Return the material below in full and exactly.

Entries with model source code
===============
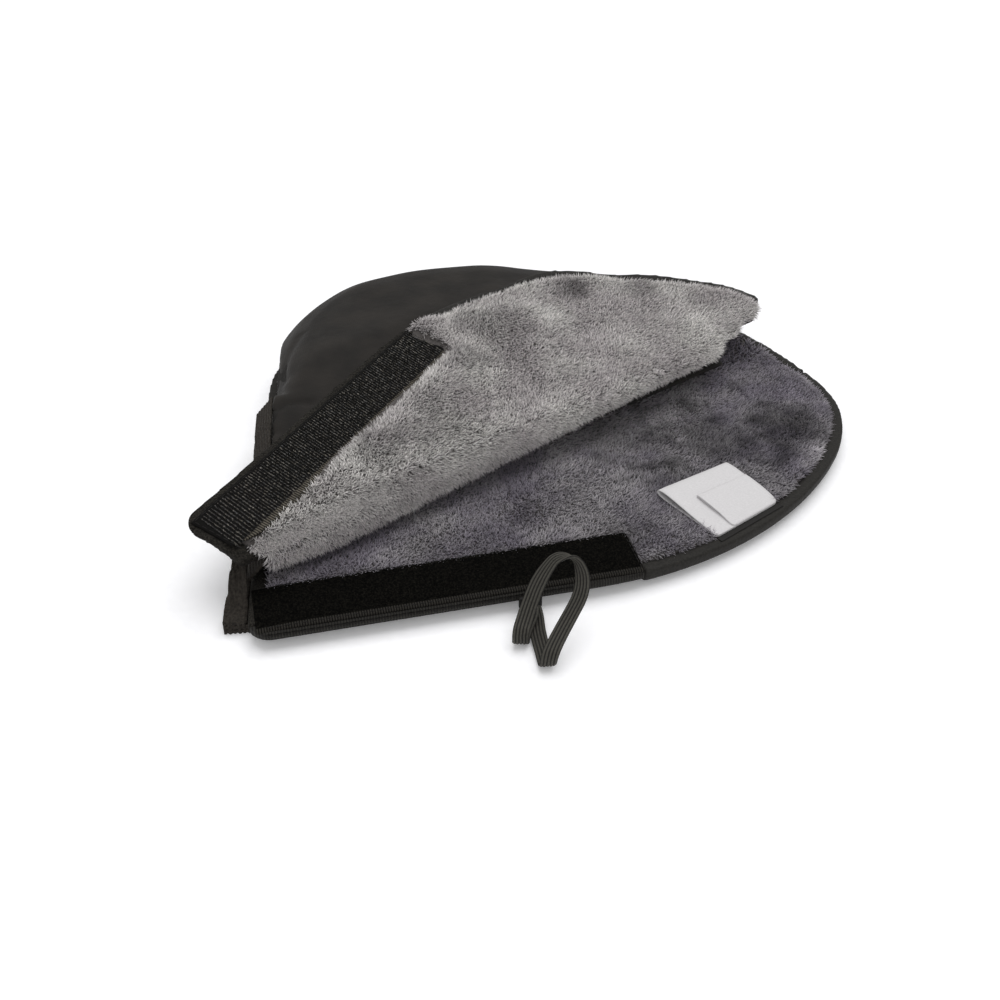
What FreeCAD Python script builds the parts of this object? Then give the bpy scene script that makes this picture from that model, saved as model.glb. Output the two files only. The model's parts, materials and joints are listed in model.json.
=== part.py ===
import FreeCAD, Part
import math
import os

# Hand warmer muff: a quilted plush-lined mitt that closes over a push bar.
# The lower panel lies on the table, lining up.  The upper panel is sewn to it along
# the back.  The front part of the upper panel is turned back over the rest of it on
# a slanting fold, so that both halves of the hook-and-loop closure show.
#
# Construction axes: X runs along the closure edge, Y runs back towards the seam, Z is up.
# Z = 0 is the table.  The corner where the closure edge meets the cuff edge is
# (0, 0) while the pieces are made, and the finished model is centred at the end.

# ---------------------------------------------------------------- driving sizes (mm)
# outline of a panel
PANEL_LENGTH = 285.0          # from the closure corner to the far end
CLOSURE_STRAIGHT = 133.0      # straight part of the closure edge
FRONT_CURVE_R = 171.0         # long curve from the closure edge to the far end
END_CURVE_R = 90.0            # rounded far end
END_CURVE_STOP = 115.0        # heading where the far end meets the back curve, degrees
BACK_CURVE_R = 150.0          # far end round to the back seam
CUFF_CORNER_R = 85.0          # back seam round to the cuff edge
CUFF_EDGE_ANGLE = 82.0        # cuff edge against the closure edge, degrees
CLOSURE_CORNER_R = 9.0        # rounded closure corner
SHARP_CORNER_R = 1.0          # an inner line with less than this is left sharp

# layers of a panel
SHELL_T = 1.2                 # woven outer shell
WADDING_T = 2.0               # thin quilt wadding
PILE_T = 5.0                  # plush lining with its pile
LOWER_EXTRA_PILE = 0.8        # the lower lining stands fuller than the others
BINDING_W = 6.0               # folded edge binding seen from above
BINDING_DROP = 0.6            # binding lies this much below the plush
EDGE_TUCK = 4.0               # lower panel's edge tucks under by this much
TOOL_OVERLAP = 1.0            # cutting blocks reach this far past what they cut

# closure tapes
TAPE_LENGTH = 147.0
TAPE_WIDTH = 25.0
TAPE_T = 1.2
TAPE_PROUD = 0.6              # a tape stands this much above the plush
LOOP_TAPE_SETBACK = 1.2       # loop tape to the closure edge
HOOK_TAPE_SETBACK = 6.0       # hook tape to the closure edge, past the turned hem
TAPE_END_SETBACK = 3.0        # tapes to the cuff edge
STITCH_W = 0.9
STITCH_T = 0.25
STITCH_INSET = 2.0

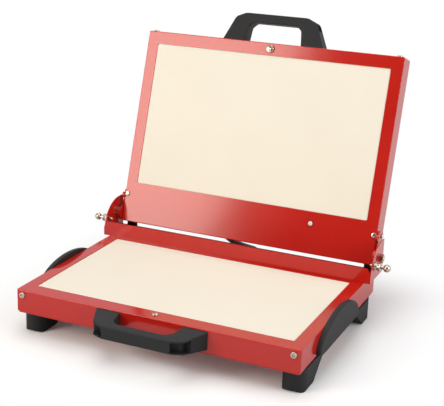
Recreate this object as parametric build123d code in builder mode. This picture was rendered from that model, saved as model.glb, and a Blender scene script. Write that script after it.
===============
RESPONSE FOR THIS EXERCISE
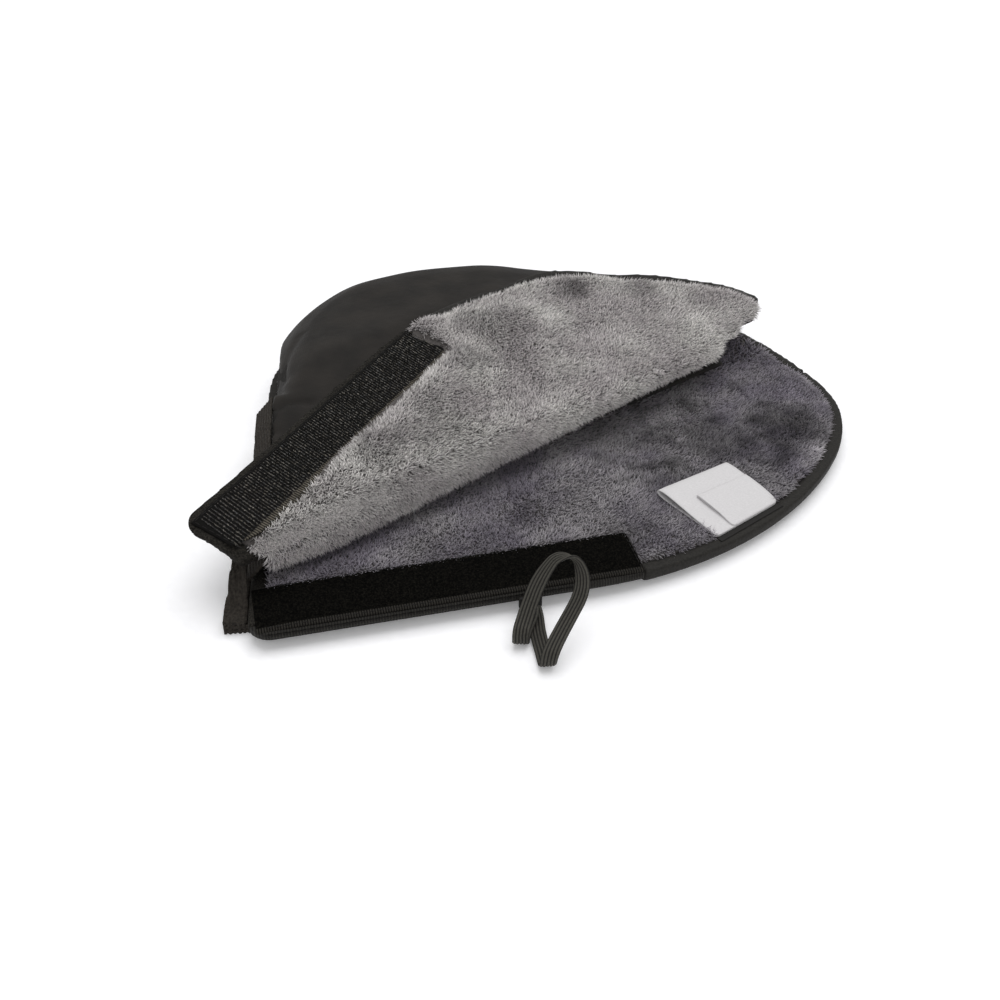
What FreeCAD Python script builds the parts of this object? Then give the bpy scene script that makes this picture from that model, saved as model.glb. Output the two files only. The model's parts, materials and joints are listed in model.json.
=== part.py ===
import FreeCAD, Part
import math
import os

# Hand warmer muff: a quilted plush-lined mitt that closes over a push bar.
# The lower panel lies on the table, lining up.  The upper panel is sewn to it along
# the back.  The front part of the upper panel is turned back over the rest of it on
# a slanting fold, so that both halves of the hook-and-loop closure show.
#
# Construction axes: X runs along the closure edge, Y runs back towards the seam, Z is up.
# Z = 0 is the table.  The corner where the closure edge meets the cuff edge is
# (0, 0) while the pieces are made, and the finished model is centred at the end.

# ---------------------------------------------------------------- driving sizes (mm)
# outline of a panel
PANEL_LENGTH = 285.0          # from the closure corner to the far end
CLOSURE_STRAIGHT = 133.0      # straight part of the closure edge
FRONT_CURVE_R = 171.0         # long curve from the closure edge to the far end
END_CURVE_R = 90.0            # rounded far end
END_CURVE_STOP = 115.0        # heading where the far end meets the back curve, degrees
BACK_CURVE_R = 150.0          # far end round to the back seam
CUFF_CORNER_R = 85.0          # back seam round to the cuff edge
CUFF_EDGE_ANGLE = 82.0        # cuff edge against the closure edge, degrees
CLOSURE_CORNER_R = 9.0        # rounded closure corner
SHARP_CORNER_R = 1.0          # an inner line with less than this is left sharp

# layers of a panel
SHELL_T = 1.2                 # woven outer shell
WADDING_T = 2.0               # thin quilt wadding
PILE_T = 5.0                  # plush lining with its pile
LOWER_EXTRA_PILE = 0.8        # the lower lining stands fuller than the others
BINDING_W = 6.0               # folded edge binding seen from above
BINDING_DROP = 0.6            # binding lies this much below the plush
EDGE_TUCK = 4.0               # lower panel's edge tucks under by this much
TOOL_OVERLAP = 1.0            # cutting blocks reach this far past what they cut

# closure tapes
TAPE_LENGTH = 147.0
TAPE_WIDTH = 25.0
TAPE_T = 1.2
TAPE_PROUD = 0.6              # a tape stands this much above the plush
LOOP_TAPE_SETBACK = 1.2       # loop tape to the closure edge
HOOK_TAPE_SETBACK = 6.0       # hook tape to the closure edge, past the turned hem
TAPE_END_SETBACK = 3.0        # tapes to the cuff edge
STITCH_W = 0.9
STITCH_T = 0.25
STITCH_INSET = 2.0

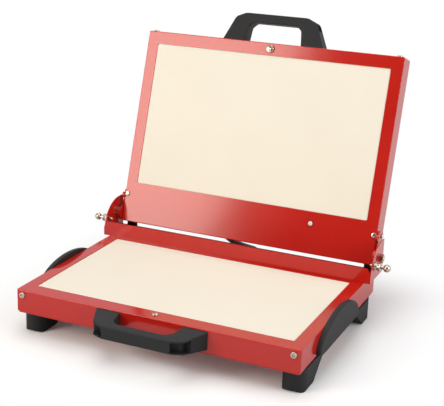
Recreate this object as parametric build123d code in builder mode. This picture was rendered from that model, saved as model.glb, and a Blender scene script. Write that script after it.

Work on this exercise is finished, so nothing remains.